Tally up how many lines in the listing below contain the string "from", and give only the total.

# # # # # # #

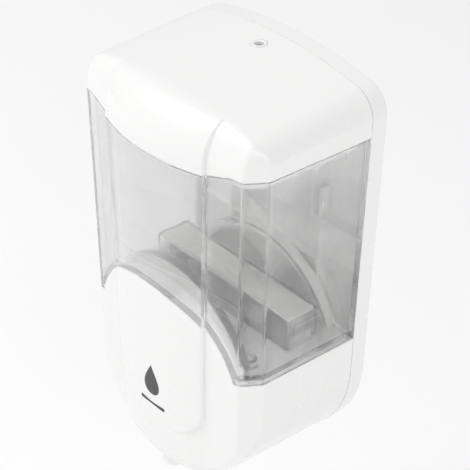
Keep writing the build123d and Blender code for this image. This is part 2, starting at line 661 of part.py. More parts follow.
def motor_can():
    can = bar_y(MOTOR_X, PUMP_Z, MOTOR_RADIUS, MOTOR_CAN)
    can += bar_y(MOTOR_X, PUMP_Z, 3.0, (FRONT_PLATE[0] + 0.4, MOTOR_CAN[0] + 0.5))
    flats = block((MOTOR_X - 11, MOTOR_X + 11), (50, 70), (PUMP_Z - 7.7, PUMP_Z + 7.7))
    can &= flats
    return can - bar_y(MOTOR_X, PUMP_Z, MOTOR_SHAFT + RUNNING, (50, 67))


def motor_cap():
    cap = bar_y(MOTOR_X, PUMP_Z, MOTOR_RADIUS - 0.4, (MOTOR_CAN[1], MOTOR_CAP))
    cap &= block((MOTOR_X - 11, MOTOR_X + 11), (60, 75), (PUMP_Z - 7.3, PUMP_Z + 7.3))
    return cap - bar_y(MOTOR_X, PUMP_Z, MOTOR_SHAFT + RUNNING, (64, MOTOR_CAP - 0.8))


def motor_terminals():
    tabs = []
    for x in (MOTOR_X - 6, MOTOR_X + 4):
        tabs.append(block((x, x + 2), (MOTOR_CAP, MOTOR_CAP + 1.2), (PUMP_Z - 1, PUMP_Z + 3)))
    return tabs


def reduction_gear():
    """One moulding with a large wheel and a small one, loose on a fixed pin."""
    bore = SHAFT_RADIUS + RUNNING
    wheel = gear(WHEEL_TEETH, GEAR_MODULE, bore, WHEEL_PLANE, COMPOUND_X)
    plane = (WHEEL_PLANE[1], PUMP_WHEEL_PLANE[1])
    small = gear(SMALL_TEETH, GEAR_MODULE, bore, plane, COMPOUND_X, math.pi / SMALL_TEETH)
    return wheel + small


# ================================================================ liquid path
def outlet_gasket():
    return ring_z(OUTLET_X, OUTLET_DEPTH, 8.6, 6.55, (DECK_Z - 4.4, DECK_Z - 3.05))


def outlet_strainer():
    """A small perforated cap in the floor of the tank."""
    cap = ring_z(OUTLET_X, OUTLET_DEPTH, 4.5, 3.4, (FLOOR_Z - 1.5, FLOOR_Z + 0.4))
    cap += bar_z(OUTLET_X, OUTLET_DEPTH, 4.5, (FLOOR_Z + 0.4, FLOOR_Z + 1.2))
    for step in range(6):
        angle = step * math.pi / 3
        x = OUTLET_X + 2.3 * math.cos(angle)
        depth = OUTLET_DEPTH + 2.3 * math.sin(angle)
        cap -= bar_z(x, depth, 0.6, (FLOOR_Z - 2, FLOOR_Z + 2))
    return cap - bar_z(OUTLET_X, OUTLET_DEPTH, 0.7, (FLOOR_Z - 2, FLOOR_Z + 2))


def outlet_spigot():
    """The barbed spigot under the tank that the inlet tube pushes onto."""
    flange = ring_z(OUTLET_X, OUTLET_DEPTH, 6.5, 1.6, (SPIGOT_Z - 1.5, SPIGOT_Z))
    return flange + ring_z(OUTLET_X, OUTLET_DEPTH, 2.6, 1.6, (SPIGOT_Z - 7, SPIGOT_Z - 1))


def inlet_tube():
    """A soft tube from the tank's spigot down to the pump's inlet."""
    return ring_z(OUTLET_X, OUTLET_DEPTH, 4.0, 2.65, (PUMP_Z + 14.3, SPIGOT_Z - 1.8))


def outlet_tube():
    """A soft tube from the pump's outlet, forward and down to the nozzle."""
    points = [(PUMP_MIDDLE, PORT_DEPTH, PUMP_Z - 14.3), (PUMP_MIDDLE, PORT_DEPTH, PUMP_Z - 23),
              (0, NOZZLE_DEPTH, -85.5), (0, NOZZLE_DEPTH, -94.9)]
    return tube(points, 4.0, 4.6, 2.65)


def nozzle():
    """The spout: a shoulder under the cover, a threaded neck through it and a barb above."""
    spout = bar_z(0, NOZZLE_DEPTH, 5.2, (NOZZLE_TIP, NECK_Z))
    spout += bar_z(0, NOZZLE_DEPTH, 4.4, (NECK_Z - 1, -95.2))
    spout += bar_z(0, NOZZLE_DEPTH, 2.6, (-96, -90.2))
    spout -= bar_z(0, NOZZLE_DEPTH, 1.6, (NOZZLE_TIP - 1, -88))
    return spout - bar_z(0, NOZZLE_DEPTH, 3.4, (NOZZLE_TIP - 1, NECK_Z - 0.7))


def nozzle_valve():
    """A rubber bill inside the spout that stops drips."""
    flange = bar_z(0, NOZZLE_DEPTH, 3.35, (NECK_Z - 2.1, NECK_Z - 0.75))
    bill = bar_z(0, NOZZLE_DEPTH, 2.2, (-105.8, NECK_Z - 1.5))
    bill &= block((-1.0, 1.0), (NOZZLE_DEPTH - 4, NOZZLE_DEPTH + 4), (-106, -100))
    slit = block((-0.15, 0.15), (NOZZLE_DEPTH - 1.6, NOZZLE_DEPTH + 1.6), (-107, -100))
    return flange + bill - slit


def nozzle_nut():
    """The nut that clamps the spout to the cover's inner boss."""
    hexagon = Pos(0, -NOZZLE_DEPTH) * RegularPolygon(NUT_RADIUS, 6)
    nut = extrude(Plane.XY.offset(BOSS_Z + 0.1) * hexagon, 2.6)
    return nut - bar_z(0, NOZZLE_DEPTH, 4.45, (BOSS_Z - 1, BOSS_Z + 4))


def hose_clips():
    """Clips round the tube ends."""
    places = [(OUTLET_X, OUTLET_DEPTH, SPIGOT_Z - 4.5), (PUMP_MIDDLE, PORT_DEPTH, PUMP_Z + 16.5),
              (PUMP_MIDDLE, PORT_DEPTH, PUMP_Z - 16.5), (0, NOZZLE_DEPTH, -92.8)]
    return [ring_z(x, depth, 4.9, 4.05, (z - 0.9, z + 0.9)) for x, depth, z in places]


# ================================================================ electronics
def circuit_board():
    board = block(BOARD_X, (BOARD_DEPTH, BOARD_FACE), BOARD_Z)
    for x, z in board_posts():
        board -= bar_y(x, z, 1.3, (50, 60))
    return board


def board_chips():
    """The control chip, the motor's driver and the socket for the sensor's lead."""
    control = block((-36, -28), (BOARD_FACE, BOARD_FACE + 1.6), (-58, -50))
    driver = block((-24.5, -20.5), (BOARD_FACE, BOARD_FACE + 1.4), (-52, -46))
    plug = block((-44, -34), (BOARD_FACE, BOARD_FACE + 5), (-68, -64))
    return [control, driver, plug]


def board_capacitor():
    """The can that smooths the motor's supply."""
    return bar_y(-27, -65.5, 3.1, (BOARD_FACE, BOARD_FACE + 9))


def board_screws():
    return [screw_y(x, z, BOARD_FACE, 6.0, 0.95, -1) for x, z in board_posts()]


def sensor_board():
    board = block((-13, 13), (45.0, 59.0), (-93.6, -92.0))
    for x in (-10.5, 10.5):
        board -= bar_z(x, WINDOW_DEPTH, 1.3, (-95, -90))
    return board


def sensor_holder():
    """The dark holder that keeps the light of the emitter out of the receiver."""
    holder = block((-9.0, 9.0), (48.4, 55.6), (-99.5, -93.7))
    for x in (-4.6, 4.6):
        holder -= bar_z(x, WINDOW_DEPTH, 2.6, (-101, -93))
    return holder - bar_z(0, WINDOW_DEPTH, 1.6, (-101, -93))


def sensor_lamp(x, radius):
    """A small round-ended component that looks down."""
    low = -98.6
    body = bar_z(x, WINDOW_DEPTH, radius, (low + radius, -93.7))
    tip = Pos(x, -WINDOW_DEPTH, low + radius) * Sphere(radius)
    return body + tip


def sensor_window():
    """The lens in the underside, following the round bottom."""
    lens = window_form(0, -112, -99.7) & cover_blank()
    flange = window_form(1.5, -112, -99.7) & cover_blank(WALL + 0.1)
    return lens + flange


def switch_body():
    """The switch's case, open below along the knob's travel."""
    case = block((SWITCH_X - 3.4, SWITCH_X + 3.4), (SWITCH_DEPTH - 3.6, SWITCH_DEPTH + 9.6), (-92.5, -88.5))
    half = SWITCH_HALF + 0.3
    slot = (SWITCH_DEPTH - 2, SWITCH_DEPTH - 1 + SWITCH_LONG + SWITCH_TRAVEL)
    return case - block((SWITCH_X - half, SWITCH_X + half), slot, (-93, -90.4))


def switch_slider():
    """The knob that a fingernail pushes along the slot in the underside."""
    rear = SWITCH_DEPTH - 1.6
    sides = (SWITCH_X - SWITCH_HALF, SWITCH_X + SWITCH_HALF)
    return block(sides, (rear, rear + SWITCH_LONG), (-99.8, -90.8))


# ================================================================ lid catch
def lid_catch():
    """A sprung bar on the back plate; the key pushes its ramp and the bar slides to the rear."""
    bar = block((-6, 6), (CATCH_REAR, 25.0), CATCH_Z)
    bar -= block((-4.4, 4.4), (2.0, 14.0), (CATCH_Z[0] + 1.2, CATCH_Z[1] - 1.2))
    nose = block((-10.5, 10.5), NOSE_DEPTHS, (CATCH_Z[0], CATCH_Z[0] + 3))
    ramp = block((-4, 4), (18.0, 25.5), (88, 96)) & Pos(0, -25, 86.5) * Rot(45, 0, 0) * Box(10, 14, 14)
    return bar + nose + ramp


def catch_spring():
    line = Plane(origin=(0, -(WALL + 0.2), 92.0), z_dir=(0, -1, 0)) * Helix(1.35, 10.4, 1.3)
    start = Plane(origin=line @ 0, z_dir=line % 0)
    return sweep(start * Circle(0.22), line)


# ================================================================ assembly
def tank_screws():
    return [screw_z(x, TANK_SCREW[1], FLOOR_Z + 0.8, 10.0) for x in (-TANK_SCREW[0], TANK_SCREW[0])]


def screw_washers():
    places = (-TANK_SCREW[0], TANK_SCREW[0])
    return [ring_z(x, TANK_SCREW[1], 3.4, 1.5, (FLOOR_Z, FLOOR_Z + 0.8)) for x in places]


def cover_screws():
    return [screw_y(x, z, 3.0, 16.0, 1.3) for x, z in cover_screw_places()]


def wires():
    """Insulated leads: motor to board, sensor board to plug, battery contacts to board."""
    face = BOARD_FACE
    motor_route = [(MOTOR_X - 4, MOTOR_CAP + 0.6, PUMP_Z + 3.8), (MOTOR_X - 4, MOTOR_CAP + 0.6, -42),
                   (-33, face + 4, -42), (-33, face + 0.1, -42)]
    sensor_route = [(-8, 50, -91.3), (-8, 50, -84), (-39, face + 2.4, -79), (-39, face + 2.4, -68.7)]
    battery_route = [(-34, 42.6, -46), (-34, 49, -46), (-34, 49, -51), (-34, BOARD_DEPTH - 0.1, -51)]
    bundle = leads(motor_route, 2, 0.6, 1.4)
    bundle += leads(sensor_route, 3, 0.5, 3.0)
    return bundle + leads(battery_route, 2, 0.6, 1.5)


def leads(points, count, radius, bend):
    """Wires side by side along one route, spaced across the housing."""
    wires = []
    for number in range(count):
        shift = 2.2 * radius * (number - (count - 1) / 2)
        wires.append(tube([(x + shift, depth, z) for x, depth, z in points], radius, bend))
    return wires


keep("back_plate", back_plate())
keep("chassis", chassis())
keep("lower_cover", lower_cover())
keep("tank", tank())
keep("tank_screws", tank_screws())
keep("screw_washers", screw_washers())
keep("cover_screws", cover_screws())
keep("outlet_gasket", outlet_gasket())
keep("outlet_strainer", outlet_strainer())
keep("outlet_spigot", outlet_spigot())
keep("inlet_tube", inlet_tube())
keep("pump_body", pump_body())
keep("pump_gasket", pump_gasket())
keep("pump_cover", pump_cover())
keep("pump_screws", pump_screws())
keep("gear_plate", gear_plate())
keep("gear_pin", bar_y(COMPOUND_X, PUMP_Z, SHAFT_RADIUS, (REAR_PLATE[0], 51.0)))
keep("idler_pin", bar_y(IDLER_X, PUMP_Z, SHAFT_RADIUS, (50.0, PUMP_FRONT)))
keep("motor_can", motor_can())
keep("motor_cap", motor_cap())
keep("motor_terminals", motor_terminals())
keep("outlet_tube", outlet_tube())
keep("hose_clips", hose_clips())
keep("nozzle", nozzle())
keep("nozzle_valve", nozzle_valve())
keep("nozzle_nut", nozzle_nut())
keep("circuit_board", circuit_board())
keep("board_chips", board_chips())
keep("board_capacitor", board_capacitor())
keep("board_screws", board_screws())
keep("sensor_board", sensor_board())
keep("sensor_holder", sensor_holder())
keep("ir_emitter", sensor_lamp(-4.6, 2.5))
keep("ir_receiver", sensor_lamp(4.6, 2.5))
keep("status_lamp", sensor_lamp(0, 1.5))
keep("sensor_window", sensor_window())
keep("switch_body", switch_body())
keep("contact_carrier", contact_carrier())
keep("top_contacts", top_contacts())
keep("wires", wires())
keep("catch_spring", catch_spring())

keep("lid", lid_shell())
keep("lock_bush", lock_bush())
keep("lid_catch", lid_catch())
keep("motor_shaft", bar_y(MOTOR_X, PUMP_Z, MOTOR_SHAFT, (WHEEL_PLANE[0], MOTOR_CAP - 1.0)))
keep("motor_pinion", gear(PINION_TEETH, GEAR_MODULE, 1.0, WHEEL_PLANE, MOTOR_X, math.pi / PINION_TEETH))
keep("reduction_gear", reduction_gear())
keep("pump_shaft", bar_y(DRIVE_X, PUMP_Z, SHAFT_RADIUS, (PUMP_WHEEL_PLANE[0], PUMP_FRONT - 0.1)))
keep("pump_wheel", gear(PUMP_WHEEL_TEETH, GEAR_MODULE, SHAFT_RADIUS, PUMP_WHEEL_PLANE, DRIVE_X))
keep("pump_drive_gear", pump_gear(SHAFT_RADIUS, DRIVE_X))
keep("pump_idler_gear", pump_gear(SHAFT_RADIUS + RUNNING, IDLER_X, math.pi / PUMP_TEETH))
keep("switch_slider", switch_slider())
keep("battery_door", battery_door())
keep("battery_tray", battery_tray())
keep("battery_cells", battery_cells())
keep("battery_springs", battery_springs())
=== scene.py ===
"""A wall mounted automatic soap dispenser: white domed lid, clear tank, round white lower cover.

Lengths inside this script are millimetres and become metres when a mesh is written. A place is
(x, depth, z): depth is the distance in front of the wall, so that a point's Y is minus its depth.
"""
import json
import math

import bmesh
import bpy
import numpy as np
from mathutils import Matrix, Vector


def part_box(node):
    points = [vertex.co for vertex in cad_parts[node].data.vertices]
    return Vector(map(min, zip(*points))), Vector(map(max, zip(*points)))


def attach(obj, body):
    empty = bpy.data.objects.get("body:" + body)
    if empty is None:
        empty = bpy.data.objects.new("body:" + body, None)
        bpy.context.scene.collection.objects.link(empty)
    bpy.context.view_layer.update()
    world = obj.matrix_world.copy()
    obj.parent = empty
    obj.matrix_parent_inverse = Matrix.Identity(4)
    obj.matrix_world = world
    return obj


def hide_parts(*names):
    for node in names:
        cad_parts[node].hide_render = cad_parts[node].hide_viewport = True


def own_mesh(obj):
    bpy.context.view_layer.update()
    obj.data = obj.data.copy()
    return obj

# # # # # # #

* [Final result]
3